More than seven million passengers ride Seoul’s metro system every day. But since September 2019, those who descend underground at the city’s Sangdo Station and push through the ticket gate are met with an unusual site: behind a glass-panelled facade, leafy shoots, sprouts and microgreens have sprung up from under bright LED lights as part of a subterranean, organic farm.
The concept, known as Metro Farm, uses hydroponic growing trays and an automated tech network to control the underground ecosystem’s temperature, humidity and CO2 levels. The result is a highly productive “vertical” farm that produces some 30kg of vegetables per day at a rate that is 40 times more efficient than traditional farming. In the adjacent cafe, as many as 1,000 customers a day now purchase salads, smoothies and edible flowers grown next door in a full seed-to-table operation.

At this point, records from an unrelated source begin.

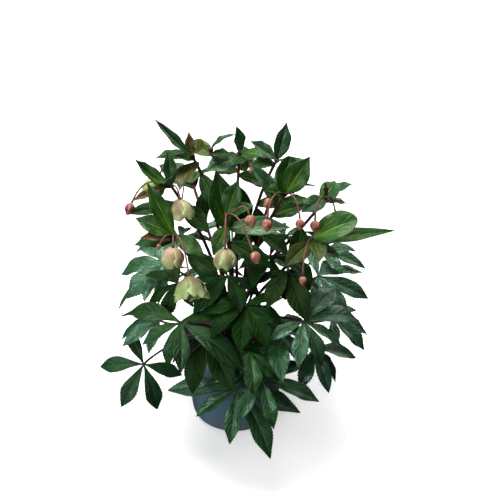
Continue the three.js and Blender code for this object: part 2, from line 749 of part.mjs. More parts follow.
const pot = keep(potSolid(), "pot");
const numbered = (name, i) => name + "_" + String(i + 1).padStart(2, "0");
const stemSeats = pairSeats(STEMS.map(({ top }) => Math.atan2(top[1], top[0]) / DEG), 0);
const leafSeats = pairSeats(LEAVES.map(([azimuth]) => azimuth), STEMS.length);
const bloomForm = bloomSolid();
const budForm = budSolid();
const flowerNodes = [];

// Flower stems with their flower stalks, and the flowers on them.
const stems = STEMS.map((row, s) => {
  const name = numbered("flower_stem", s);
  const top = new THREE.Vector3(...row.top);
  const lean = heading(Math.atan2(top.y, top.x) / DEG, 62);
  const stalk = growStalk(name, stemSeats[s], top, lean, STEM_R, 5, 6);
  const pieces = [stalk.solid, keep(knobSolid(top, lean), name)];
  for (const [kind, x, y, z, faceAzimuth, faceElevation, size] of row.flowers) {
    const direction = heading(faceAzimuth, faceElevation);
    const seat = new THREE.Vector3(x, y, z);
    pieces.push(keep(tube(pedicelCurve(top, seat, direction), PEDICEL_R, 4, 4), name));
    const form = kind === "bloom" ? bloomForm : budForm;
    const flower = placed(form, seat.clone().addScaledVector(direction, GAP), direction, size);
    flowerNodes.push({ kind, solid: flower });
    keep(flower, name + " " + kind);
  }
  return { name, row, stalk, top, pieces };
});

// Leaf stalks.
const leaves = LEAVES.map((row, i) => {
  const [azimuth, reach, height, aimAzimuth, aimElevation, roll, length, fan, form = LEAFLET] = row;
  const name = numbered("leaf", i);
  const hub = heading(azimuth, 0).multiplyScalar(reach).setZ(height);
  const axis = heading(aimAzimuth, aimElevation);
  const normal = upright(axis).applyAxisAngle(axis, roll * DEG);
  const arrive = axis.clone().multiplyScalar(0.55).addScaledVector(normal, 0.83).normalize();
  const stalk = growStalk(name, leafSeats[i], hub, arrive, PETIOLE_R, 4, 6);
  const leaflets = leafletsOf(fan);
  const joint = leafJoint(hub, axis, normal, leaflets.map(([angle]) => angle));
  const pieces = [stalk.solid];
  return { name, stalk, seed: i + 1, hub, axis, normal, length, leaflets, form, joint, pieces };
});

// Bracts of the flower stems.
stems.forEach(({ name, row, stalk, top, pieces }, s) => {
  const random = seeded(900 + s);
  const light = top.clone().sub(SHADE).setZ(0).normalize().multiplyScalar(LIGHT_LEAN).add(UP);
  for (const [share, azimuth, elevation, length, width, bend, roll, form = BRACT] of row.bracts) {
    const out = heading(azimuth, elevation);
    const up = light.clone().addScaledVector(out, -out.dot(light)).normalize();
    const root = share === 1 ? top.clone() : stalk.curve.getPoint(share);
    const blade = {
      form,
      root: root.addScaledVector(out, (share === 1 ? KNOB_R : STEM_R) - SUNK),
      out,
      up: up.applyAxisAngle(out, roll * DEG),
      length,
      width,
      bend,
      twist: 30 * (random() - 0.5),
      phase: random(),
    };
    const solid = growBlade(blade, name);
    if (solid) pieces.push(solid);
  }
});

// Leaflets of the palmate leaves.
for (const { name, seed, hub, axis, normal, length, leaflets, form, joint, pieces } of leaves) {
  const random = seeded(seed);
  leaflets.forEach(([angle, share], i) => {
    const away = -(angle + 6 * (random() - 0.5)) * DEG;
    const out = axis.clone().applyAxisAngle(normal, away);
    const across = out.clone().cross(normal);
    const rise = LEAFLET_RISE + 10 * (random() - 0.5) - Math.abs(angle) / 15;
    out.applyAxisAngle(across, rise * DEG);
    const up = normal.clone().applyAxisAngle(across, rise * DEG);
    up.applyAxisAngle(out, LEAFLET_ROLL * Math.sign(Math.round(angle / 20)) * DEG);
    const long = length * share * (0.95 + 0.1 * random());
    const blade = {
      form,
      base: joint(i),
      root: hub,
      out,
      up,
      length: long,
      width: long * LEAFLET_SLENDER * (0.92 + 0.16 * random()),
      bend: LEAFLET_BEND + 24 * (random() - 0.5),
      twist: 24 * (random() - 0.5),
      phase: random(),
    };
    const solid = growBlade(blade, name);
    if (solid) pieces.push(solid);
  });
}

addNode("pot", pot);
addNode("soil", soilSolid([...leaves, ...stems].map(({ stalk }) => stalk)));
for (const { name, pieces } of [...leaves, ...stems]) addNode(name, fuse(name, pieces));
for (const kind of ["bloom", "bud"])
  flowerNodes
    .filter((flower) => flower.kind === kind)
    .forEach((flower, i) => addNode(numbered(kind, i), flower.solid));

export default plant;
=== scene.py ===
# The looks of a hellebore in its nursery pot. Lengths are in millimetres until a mesh is made.
#
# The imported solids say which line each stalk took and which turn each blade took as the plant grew. This
# script grows the same plant again from the same tables, reads those choices back, and gives every leaf,
# flower stem, bloom and bud a finer surface with veins, teeth, sepals and stamens.
from math import atan2, cos, degrees, pi, radians, sin, sqrt, tau

import bpy
import numpy as np
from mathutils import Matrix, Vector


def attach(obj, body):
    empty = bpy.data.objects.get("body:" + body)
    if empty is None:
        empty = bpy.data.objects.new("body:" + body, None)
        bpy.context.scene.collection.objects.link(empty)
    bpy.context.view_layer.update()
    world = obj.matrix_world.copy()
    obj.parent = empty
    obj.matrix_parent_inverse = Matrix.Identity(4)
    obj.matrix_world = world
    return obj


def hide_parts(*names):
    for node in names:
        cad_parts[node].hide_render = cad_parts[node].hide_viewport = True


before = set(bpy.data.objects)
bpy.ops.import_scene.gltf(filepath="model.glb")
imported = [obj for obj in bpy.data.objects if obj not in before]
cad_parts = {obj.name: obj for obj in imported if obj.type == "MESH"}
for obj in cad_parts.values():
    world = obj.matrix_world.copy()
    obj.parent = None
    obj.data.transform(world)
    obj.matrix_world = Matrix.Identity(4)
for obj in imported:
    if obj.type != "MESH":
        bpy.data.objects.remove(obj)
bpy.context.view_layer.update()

MM = 0.001
GAP = 0.3
UP = np.array([0.0, 0.0, 1.0])

# ---- driving dimensions
POT_HEIGHT = 140
POT_BASE_R = 66
POT_TOP_R = 82
POT_WALL = 2
POT_EDGE_R = 10
RIM_OUT = 4.5
RIM_DEEP = 9
POT_FLOOR = 3.5
DRAIN_R = 4.5
DRAIN_RING_R = 30
DRAINS = 5

SOIL_TOP = 127
SOIL_MOUND = 5
HOLE_DEEP = 9
CROWN_SPACING = 5.1
CROWN_R = 38
GOLDEN_ANGLE = 137.508

SHADE = np.array([0.0, 60.0, 0.0])
LIGHT_LEAN = 0.55

PETIOLE_R = 1.9
STEM_R = 2.4
KNOB_R = 4.4
PEDICEL_R = 1.15
BLOOM_R = 15
BLOOM_LONG = 27
STAMENS_LONG = 17
BUD_R = 6
BUD_LONG = 15
SEPALS = 5

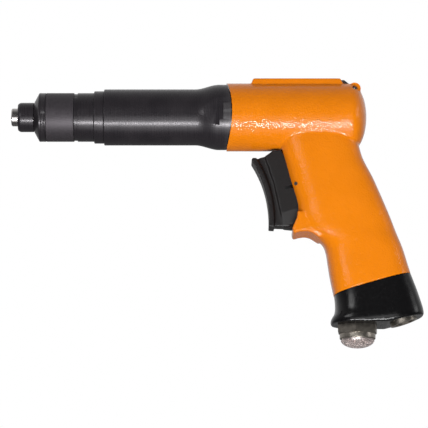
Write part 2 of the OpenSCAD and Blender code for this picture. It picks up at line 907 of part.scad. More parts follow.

According to Farm8, the tech startup behind the underground venture, Sangdo Station is just the first of many sustainable urban farming ventures that the company hopes to introduce across South Korea. The company believes that by developing these high-tech ventures in high-density areas, consumers will spend less on food transportation costs, C02 emissions associated with food delivery will drop and people will have a sustainable, year-round alternative to crops increasingly affected by pollution and climate change.
Farm8 is hoping to expand its flagship farm to three more Seoul metro stations later this year. If successful, the innovative venture may not only offer a more sustainable solution to urban farming, but also has the potential to be rolled out in environments where traditional farming isn’t feasible, such as deserts and Arctic climates.